**Given records**
⁂
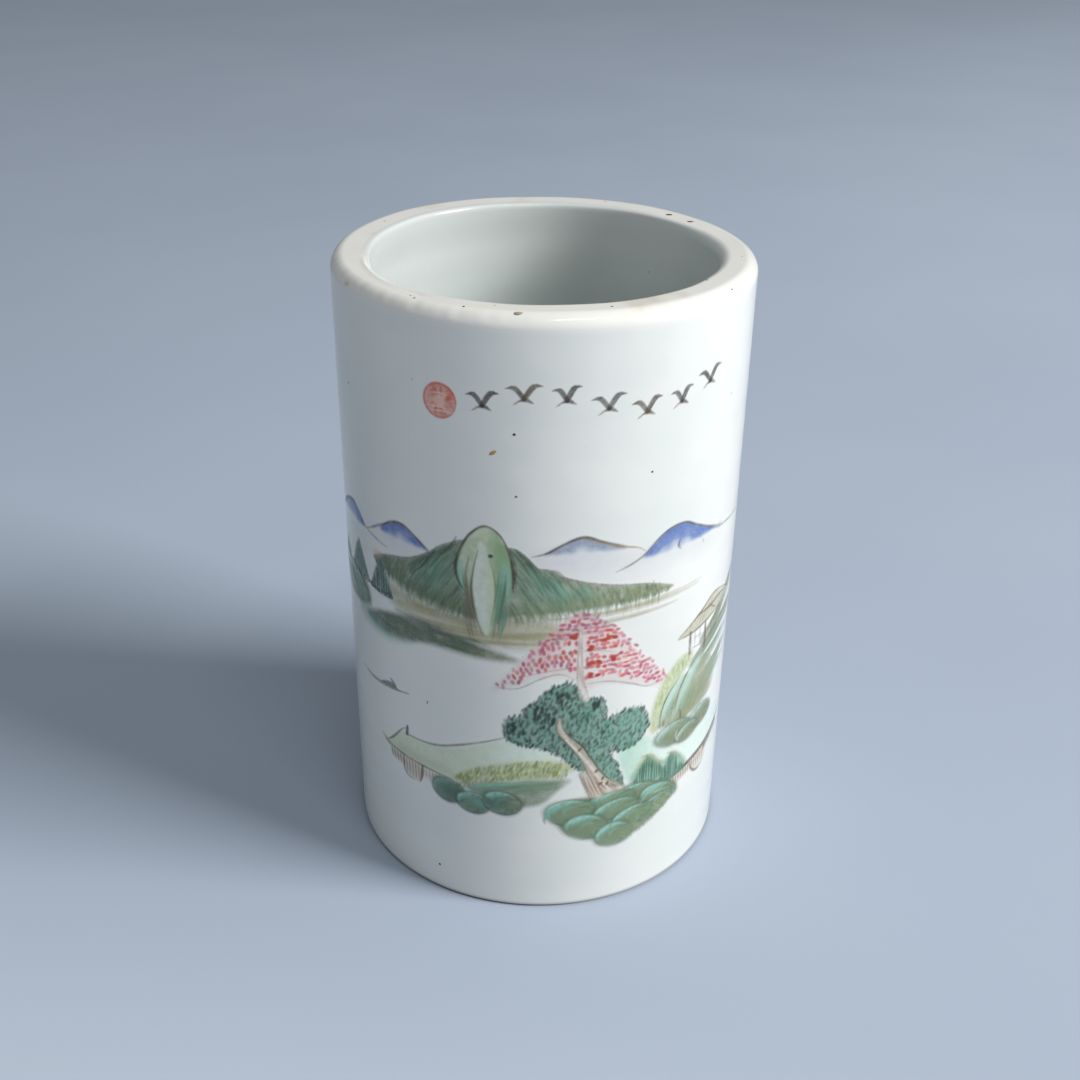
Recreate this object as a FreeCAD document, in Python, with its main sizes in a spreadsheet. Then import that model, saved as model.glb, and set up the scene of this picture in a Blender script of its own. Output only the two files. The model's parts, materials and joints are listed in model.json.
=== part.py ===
import FreeCAD, Part
import math
import os

import Sketcher

# A porcelain brush holder pot: a thick-walled cylinder, open at the top, closed by a floor and standing
# on an unglazed foot ring. It is built the way the potter and the painter build it: a thrown wall, a luted
# floor disc, a foot ring, three coats of glaze, and overglaze enamels that stand slightly proud of the glaze.
#
# Frame: +Z is the pot's axis, the origin is the middle of the circle it stands on, and the painted front
# faces -Y. A place on the painted surface is (along, up): millimetres around the wall from the middle of
# the front, positive towards +X, and millimetres above the standing surface.

DIMENSIONS = {
    "overall_height": 129.5,
    "lip_radius": 41.0,
    "base_radius": 40.55,
    "bore_radius": 33.4,
    "glaze_coat": 0.5,
    "lip_outer_round": 2.4,
    "lip_inner_round": 2.0,
    "lip_glaze_turn": 3.4,
    "floor_height": 10.5,
    "floor_round": 3.0,
    "foot_height": 3.0,
    "foot_bore_radius": 31.5,
    "foot_bevel": 0.3,
    "foot_edge_round": 0.5,
    "glaze_line": 0.4,
    "glaze_roll_round": 0.25,
    "base_glaze_coat": 0.4,
    "enamel_coat": 0.15,
    "stencil_reach": 50.0,
}

doc = FreeCAD.newDocument("BrushHolderPot")
sheet = doc.addObject("Spreadsheet::Sheet", "dims")
for row, (alias, number) in enumerate(DIMENSIONS.items(), start=1):
    sheet.set("A%d" % row, alias)
    sheet.set("B%d" % row, str(number))
    sheet.setAlias("B%d" % row, alias)
doc.recompute()


class Formula:
    """A size worked out from the sheet: its value now, and the expression that keeps it up to date."""

    def __init__(self, text, value):
        self.text = text
        self.value = value

    def __add__(self, other):
        return Formula("(%s + %s)" % (self.text, other.text), self.value + other.value)

    def __sub__(self, other):
        return Formula("(%s - %s)" % (self.text, other.text), self.value - other.value)

    def __mul__(self, other):
        return Formula("(%s * %s)" % (self.text, other.text), self.value * other.value)

    def __truediv__(self, other):
        return Formula("(%s / %s)" % (self.text, other.text), self.value / other.value)


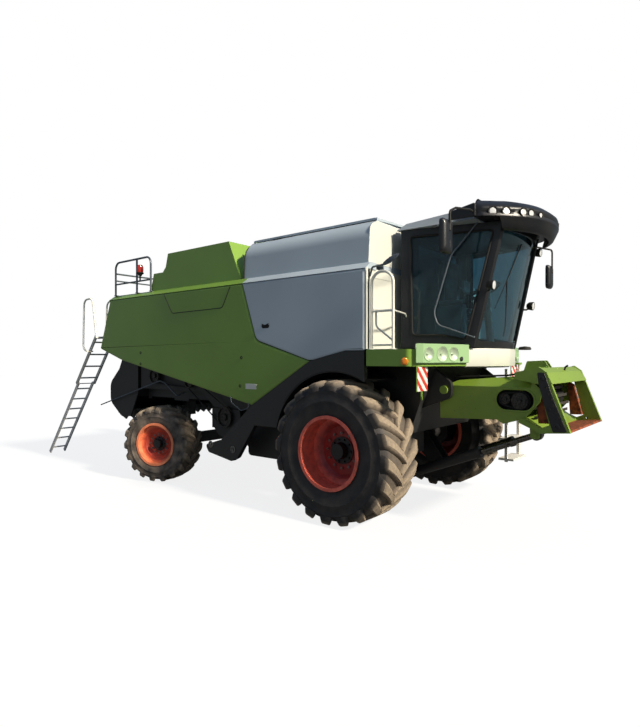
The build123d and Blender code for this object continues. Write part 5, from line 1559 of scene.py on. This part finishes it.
@dataclass
class Body:
    """Paint and fittings of the bin, hoods, arches, rails and chassis."""

    bosses: Sequence[Point] = ((-2.270, 0.760), (-1.790, 0.730))
    drives: Sequence[tuple[Point, float]] = (((-2.450, 1.110), 0.165), ((-3.330, 1.640), 0.105),
                                             ((-4.300, 1.720), 0.140))

    def bulkhead(self, shop: Workshop) -> None:
        """The bin's front drawn white, a painted highlight for its sunlit face, with white posts, also
        painted highlight, that close the panels' front edges, and black strips of painted shade beside them.
        """
        # painted highlight: a white skin over the bin's front wall
        skin = Form().box((0.4502, 0.4560), (-1.500, 1.500), (2.127, 3.075), 0.003)
        for z in (2.60, 2.97):
            skin.box((0.4555, 0.4600), (-1.46, -0.96), (z, z + 0.012), 0.002)
        shop.piece("bulkhead_skin", skin, Finish.WHITE)
        # painted highlight: the posts drawn white as the panels' sunlit front hems
        posts = Form().prism(Lay.PLAN,
                             [(0.4565, -1.590, 0.006), (0.476, -1.590, 0.006), (0.476, -1.556, 0.004),
                                        (0.4565, -1.556)], 2.128, 3.075).mirrored()
        shop.piece("bulkhead_posts", posts, Finish.WHITE)
        # painted shade: black strips for the shaded gap between the posts and the bin's front
        gap_shades = Form().box((0.4565, 0.466), (-1.552, -1.508), (2.128, 3.06), 0.003).mirrored()
        shop.piece("bulkhead_seals", gap_shades, Finish.SEAL)
        # painted highlight: the bin's upper front drawn white too
        front = [(-1.466, 3.155), (-1.435, 3.608, 0.255), (-1.280, 3.676), (1.146, 3.676), (1.146, 3.155)]
        shop.piece("bin_front_skin", Form().prism(Lay.CROSS, front, 0.4202, 0.4240, 0.001), Finish.WHITE)

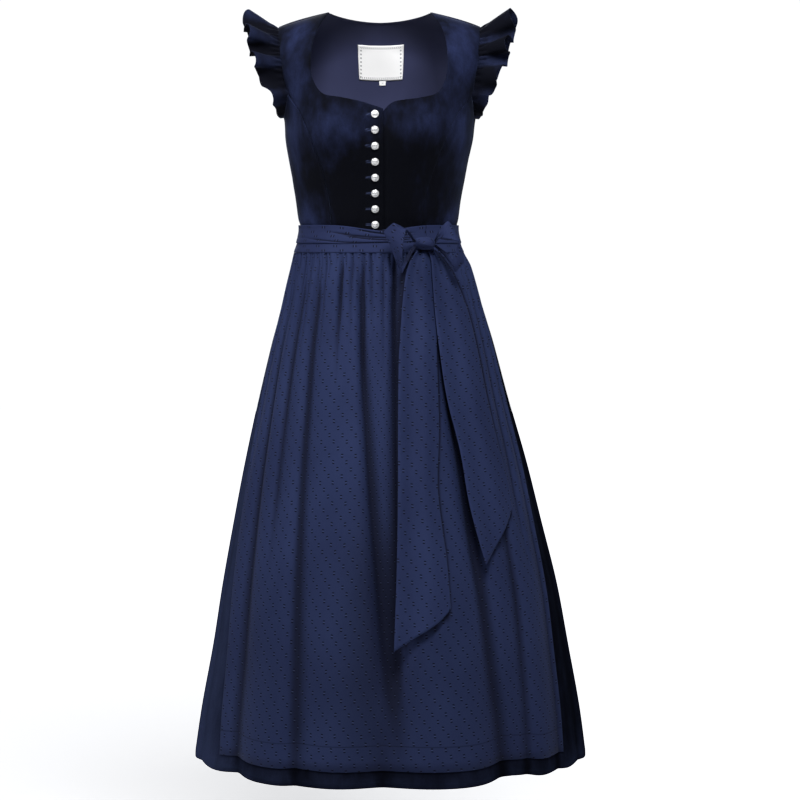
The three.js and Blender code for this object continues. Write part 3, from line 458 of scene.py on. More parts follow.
⁂
**What you will do**
Write out exactly the lines from the start of the material through the line with "size worked out". No other output is expected.

**Written answer**
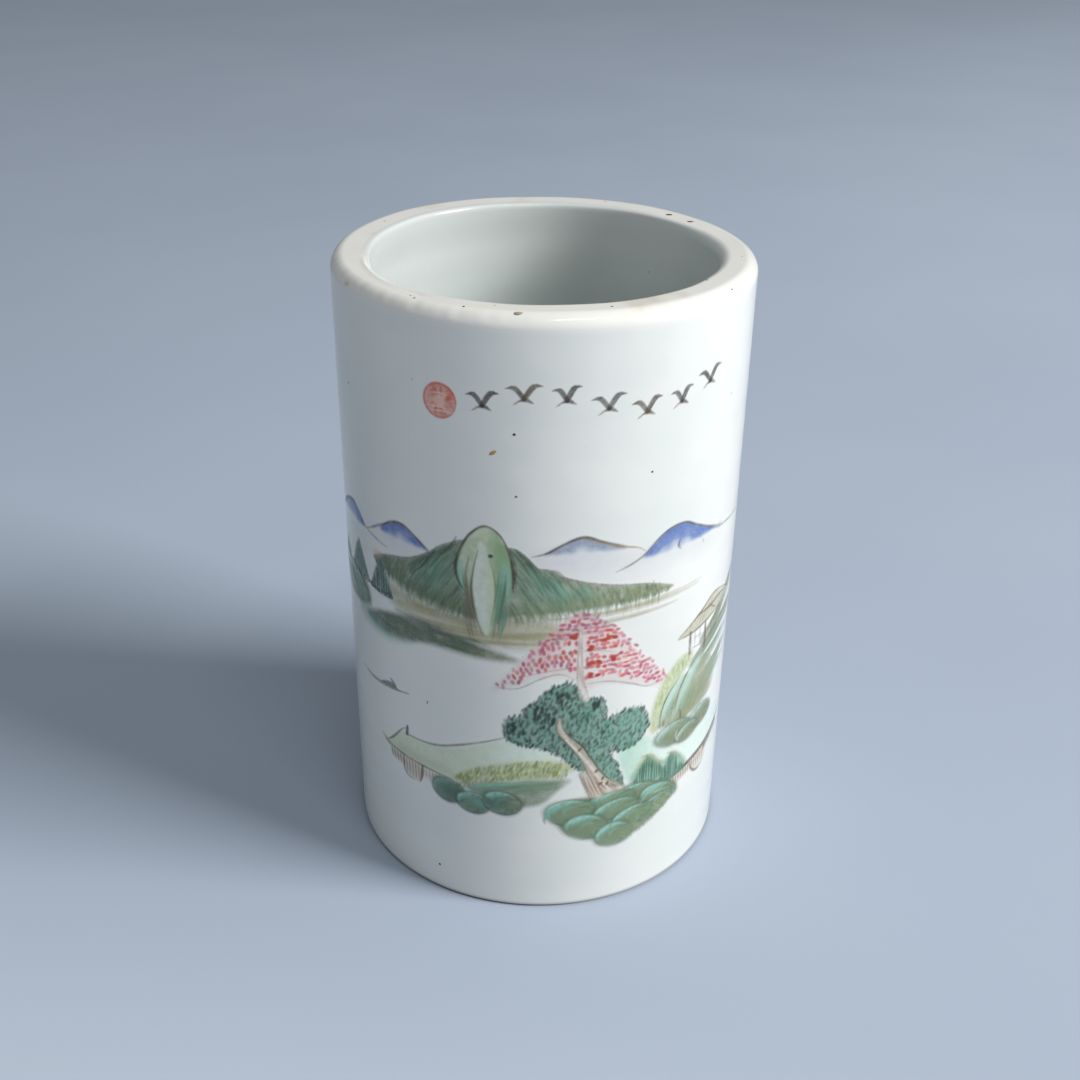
Recreate this object as a FreeCAD document, in Python, with its main sizes in a spreadsheet. Then import that model, saved as model.glb, and set up the scene of this picture in a Blender script of its own. Output only the two files. The model's parts, materials and joints are listed in model.json.
=== part.py ===
import FreeCAD, Part
import math
import os

import Sketcher

# A porcelain brush holder pot: a thick-walled cylinder, open at the top, closed by a floor and standing
# on an unglazed foot ring. It is built the way the potter and the painter build it: a thrown wall, a luted
# floor disc, a foot ring, three coats of glaze, and overglaze enamels that stand slightly proud of the glaze.
#
# Frame: +Z is the pot's axis, the origin is the middle of the circle it stands on, and the painted front
# faces -Y. A place on the painted surface is (along, up): millimetres around the wall from the middle of
# the front, positive towards +X, and millimetres above the standing surface.

DIMENSIONS = {
    "overall_height": 129.5,
    "lip_radius": 41.0,
    "base_radius": 40.55,
    "bore_radius": 33.4,
    "glaze_coat": 0.5,
    "lip_outer_round": 2.4,
    "lip_inner_round": 2.0,
    "lip_glaze_turn": 3.4,
    "floor_height": 10.5,
    "floor_round": 3.0,
    "foot_height": 3.0,
    "foot_bore_radius": 31.5,
    "foot_bevel": 0.3,
    "foot_edge_round": 0.5,
    "glaze_line": 0.4,
    "glaze_roll_round": 0.25,
    "base_glaze_coat": 0.4,
    "enamel_coat": 0.15,
    "stencil_reach": 50.0,
}

doc = FreeCAD.newDocument("BrushHolderPot")
sheet = doc.addObject("Spreadsheet::Sheet", "dims")
for row, (alias, number) in enumerate(DIMENSIONS.items(), start=1):
    sheet.set("A%d" % row, alias)
    sheet.set("B%d" % row, str(number))
    sheet.setAlias("B%d" % row, alias)
doc.recompute()


class Formula:
    """A size worked out from the sheet: its value now, and the expression that keeps it up to date."""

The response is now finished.